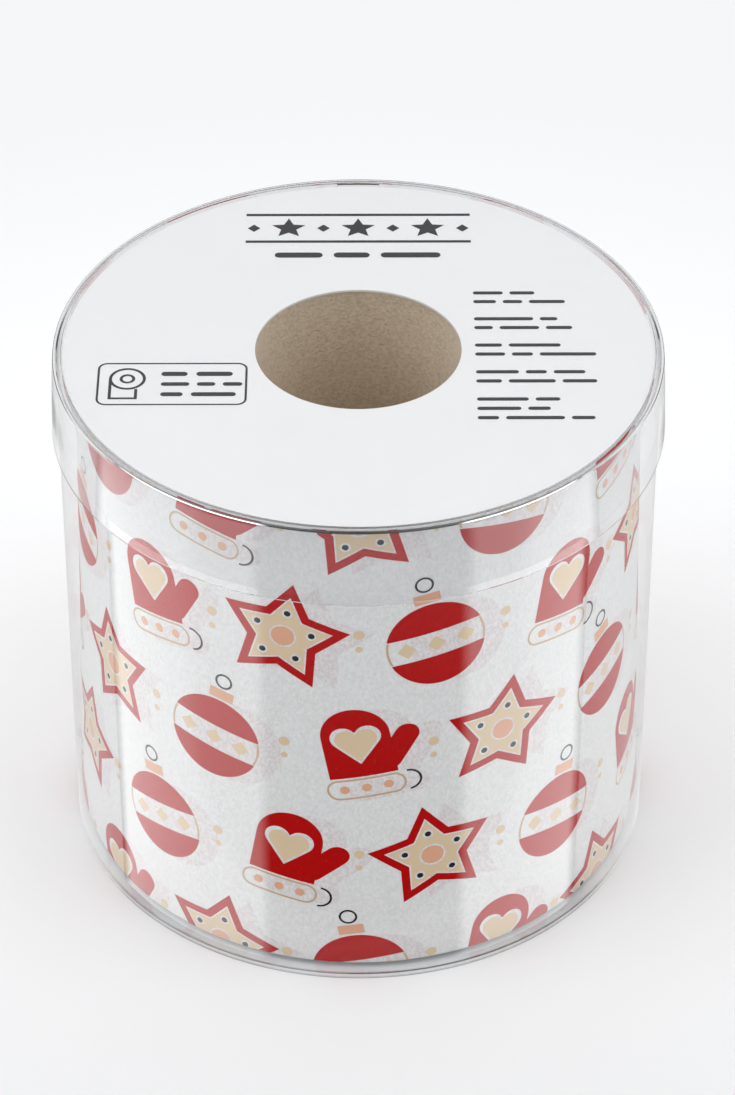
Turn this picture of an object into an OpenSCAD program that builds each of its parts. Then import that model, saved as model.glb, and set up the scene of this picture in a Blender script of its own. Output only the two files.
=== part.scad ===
// Printed toilet paper roll in a clear round drum with a press-on lid.
// Millimetres. The drum stands on Z = 0 with its axis on +Z. Its lap seam faces +Y, the back.

/* [Roll] */
// Outer radius of the paper roll
roll_r = 51.4; // [46:0.1:56]
// Height of the roll, which is the width of its paper
roll_h = 102.2; // [85:0.1:120]
// Outer radius of the card core
core_r = 19.6; // [17:0.1:24]
// Wall of the card core
core_wall = 0.8; // [0.5:0.1:1.5]
// Gap between the core and the first turn
core_clear = 0.05; // [0.03:0.01:0.2]
// Distance between the turn lines that show on the roll's ends
turn_pitch = 2; // [1.5:0.25:4]
// Depth of a turn line
turn_depth = 0.25; // [0.1:0.05:0.4]
// Step where the last sheet ends, at the roll's tail
tail_step = 0.3; // [0.15:0.05:0.5]

/* [Drum] */
// Thickness of the clear sheet that the drum and its lid are made of
sheet_t = 0.35; // [0.25:0.05:0.4]
// Play between the roll and the drum's wall
roll_play = 2.85; // [1.5:0.05:5]
// Outer radius of the curl that turns the wall in at the foot
foot_curl_r = 0.5; // [0.45:0.05:1.2]
// How much the curl is pressed flat where it stands
foot_press = 0.05; // [0.03:0.01:0.1]
// Play between the drum's floor disc and its wall
floor_play = 0.1; // [0.05:0.05:0.3]
// Width of the wall's glued lap seam, measured around the wall
lap_w = 8; // [5:0.5:15]

/* [Lid] */
// Gap between the drum's wall and the top of the lid's band
lid_clear = 0.15; // [0.1:0.05:0.3]
// Gap between the drum's rim and the lid's disc
rim_clear = 0.15; // [0.12:0.01:0.3]
// Depth of the lid's band, from its curl to its foot
band_depth = 14.8; // [8:0.2:25]
// How far the band's foot stands out from its top
band_flare = 0.7; // [0:0.1:1]
// Outer radius of the curl that turns the band over the lid's disc
lid_curl_r = 0.95; // [0.8:0.05:1.3]
// Angle through which the band is curled over
lid_curl_sweep = 135; // [120:5:145]
// Gap between the curl and the disc that it holds
disc_clear = 0.03; // [0.02:0.01:0.08]

/* [Label card] */
// Thickness of the label card
card_t = 0.5; // [0.3:0.05:0.8]
// Play between the label card and the wall's lap seam
card_play = 0.65; // [0.3:0.05:2]
// How far the card's edge stands in over the core's bore
card_lip = 0.2; // [0.1:0.1:1]
// Thickness of the thin rules and outlines printed on the card
rule_w = 0.4; // [0.3:0.05:0.6]

/* [Print] */
// Thickness of one layer of printed colour
ink_t = 0.08; // [0.05:0.01:0.08]
// Gap between a layer of colour and what it lies on
ink_gap = 0.02; // [0.01:0.01:0.03]
// Number of motifs around the roll, a multiple of three
motif_columns = 12; // [9:3:12]
// Least height from one row of motifs to the next, before the rows are spread over the roll
row_pitch = 25.5; // [25:0.1:32]
// Width of the thin printed outlines
outline_w = 0.4; // [0.3:0.05:0.6]
// Tilt of the motifs, to the left and right in turn
motif_tilt = 10; // [0:1:20]

/* [Hidden] */
$fn = 96;
overlap = 0.01;
through = 1;

clear_tone = [0.86, 0.9, 0.92, 0.35];
paper_tone = [0.96, 0.96, 0.96];
card_tone = [0.98, 0.98, 0.98];
kraft_tone = [0.66, 0.6, 0.52];
grey_tone = [0.3, 0.3, 0.31];
red_tone = [0.72, 0.04, 0.05];
beige_tone = [0.92, 0.83, 0.69];
peach_tone = [0.9, 0.66, 0.52];
tan_tone = [0.8, 0.7, 0.6];
line_tone = [0.16, 0.15, 0.16];

// Heights, from the table up
curl_z = foot_curl_r - foot_press;
floor_z = curl_z + foot_curl_r;
roll_z = floor_z + sheet_t;
card_z = roll_z + roll_h;
rim_z = card_z + card_t;
disc_z = rim_z + rim_clear;
curl_hollow = lid_curl_r - sheet_t;
disc_rise = curl_hollow * sin(lid_curl_sweep) - disc_clear;
band_z = disc_z + sheet_t - disc_rise;

// Radii, from the axis out
bore_r = core_r - core_wall;
card_hole_r = bore_r - card_lip;
drum_in_r = roll_r + roll_play;
drum_r = drum_in_r + sheet_t;
floor_r = drum_in_r - floor_play;
card_r = drum_in_r - sheet_t - card_play;
foot_r = drum_r - foot_curl_r;
band_in_r = drum_r + lid_clear;
band_r = band_in_r + sheet_t;
band_curl_r = band_r - lid_curl_r;
disc_r = band_curl_r + sqrt(curl_hollow * curl_hollow - disc_rise * disc_rise) - disc_clear;

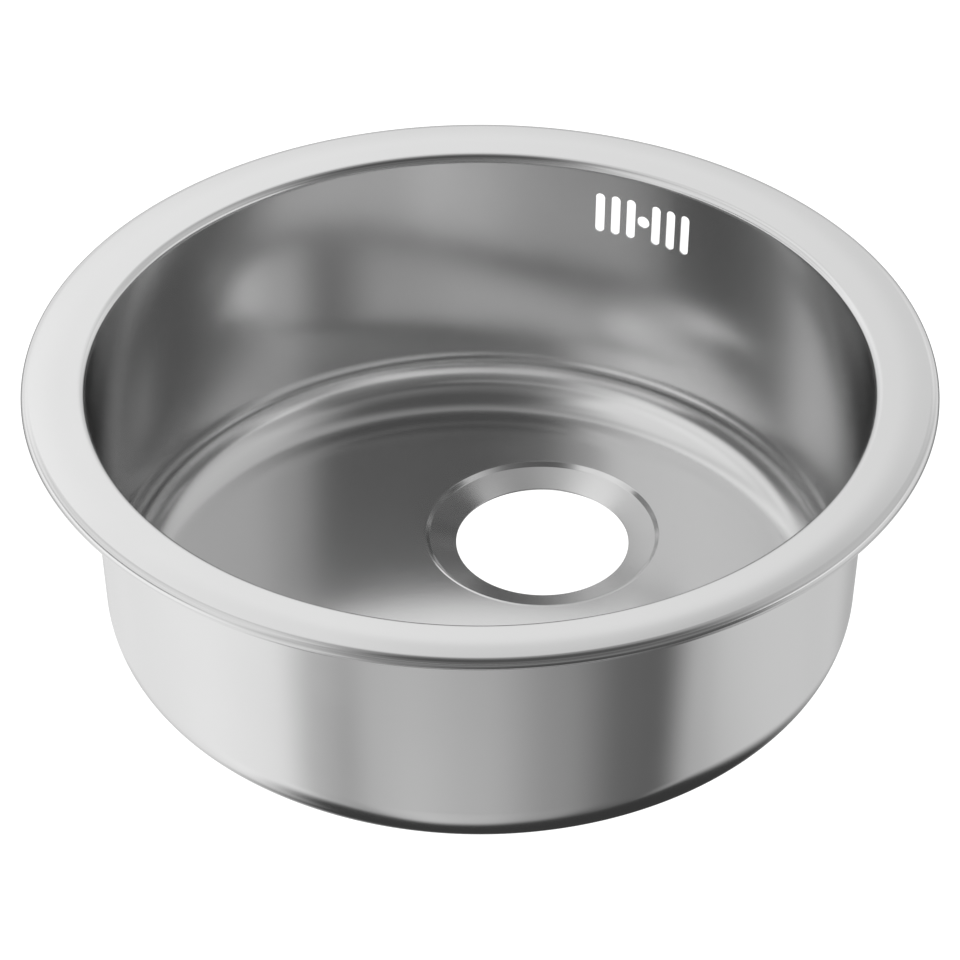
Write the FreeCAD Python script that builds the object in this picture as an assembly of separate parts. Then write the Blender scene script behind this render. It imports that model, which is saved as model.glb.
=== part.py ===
import FreeCAD, Part

import math
import os

# Round inset sink in pressed stainless steel, drawn in millimetres.
# The origin is the centre of the rim at worktop level, +Z is up and +Y points to the overflow.
os.makedirs("parts", exist_ok=True)

# Sheet and rim
sheet_thickness = 0.8
rim_diameter = 450.0
rim_width = 31.3
rim_height = 4.8
rim_slope = 4.0
shoulder_slope = 21.5
shoulder_radius = 10.7
shoulder_straight_length = 0.2
edge_radius = 2.6

# Bowl
mouth_bend_radius = 4.4
bowl_depth = 151.4
floor_inset = 6.7
floor_bend_radius = 30.0

# Waste hole and the recess around it
waste_diameter = 90.0
waste_wall_gap = 113.8
recess_width = 15.0
recess_step_width = 3.2
recess_step_drop = 2.4
recess_edge_radius = 2.4
recess_depth = 6.1
recess_margin = 3.0

# Overflow: slots on both sides of a screw hole
overflow_drop = 24.1
slot_width = 5.2
slot_height = 23.4
slot_pitch = 8.6
slot_first_offset = 7.2
slots_each_side = 3
overflow_hole_diameter = 7.0

# Foam seal under the part of the rim that overlaps the worktop
rim_overlap = 10.0
seal_inset = 1.5
seal_width = 6.0

# Clamp brackets welded to the wall
clamp_count = 6
bracket_thickness = 1.5
bracket_drop = 1.5
bracket_height = 14.5
bracket_width = 18.0
bracket_bend_radius = 1.5
bracket_corner_radius = 3.0
bracket_nose_length = 7.5
collar_height = 1.6
collar_wall = 1.2
weld_diameter = 5.0
weld_dent = 0.25
weld_spacing = 10.0
weld_level_share = 0.67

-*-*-

• _EXERCISE_
Starting at the first line of the records, print each line exactly, stopping after the line that contains "tail_step = 0.3; // [0.15:0.05:0.5]".

• _SOLVED PROBLEM_
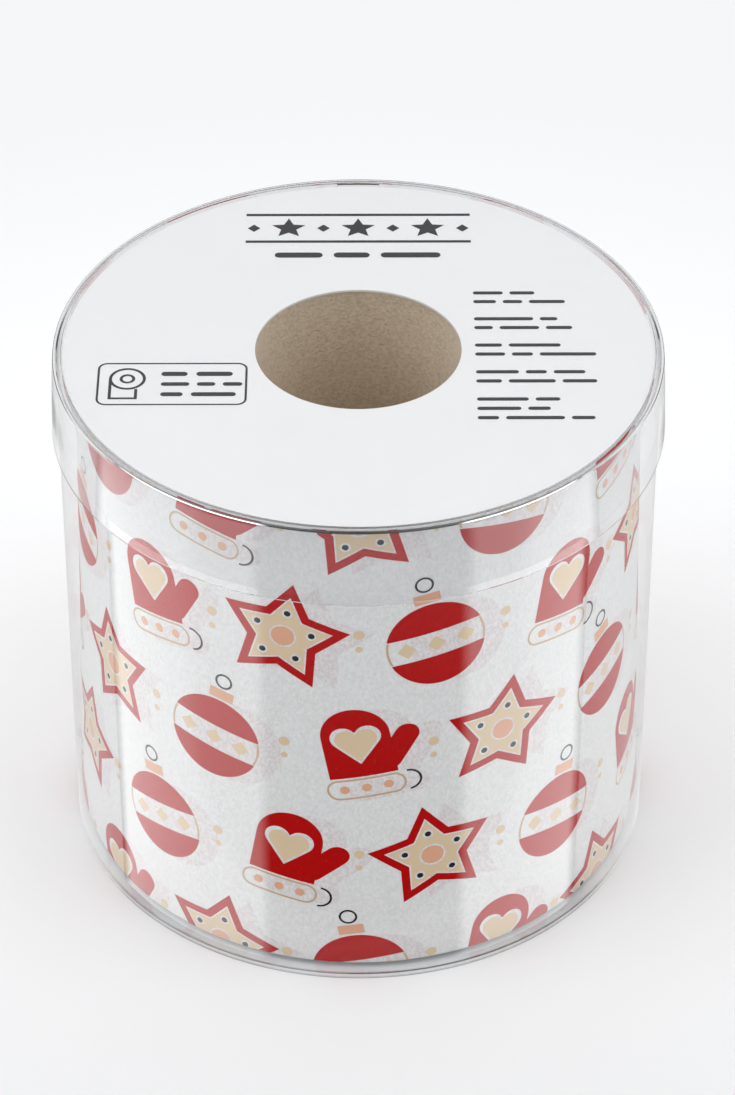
Turn this picture of an object into an OpenSCAD program that builds each of its parts. Then import that model, saved as model.glb, and set up the scene of this picture in a Blender script of its own. Output only the two files.
=== part.scad ===
// Printed toilet paper roll in a clear round drum with a press-on lid.
// Millimetres. The drum stands on Z = 0 with its axis on +Z. Its lap seam faces +Y, the back.

/* [Roll] */
// Outer radius of the paper roll
roll_r = 51.4; // [46:0.1:56]
// Height of the roll, which is the width of its paper
roll_h = 102.2; // [85:0.1:120]
// Outer radius of the card core
core_r = 19.6; // [17:0.1:24]
// Wall of the card core
core_wall = 0.8; // [0.5:0.1:1.5]
// Gap between the core and the first turn
core_clear = 0.05; // [0.03:0.01:0.2]
// Distance between the turn lines that show on the roll's ends
turn_pitch = 2; // [1.5:0.25:4]
// Depth of a turn line
turn_depth = 0.25; // [0.1:0.05:0.4]
// Step where the last sheet ends, at the roll's tail
tail_step = 0.3; // [0.15:0.05:0.5]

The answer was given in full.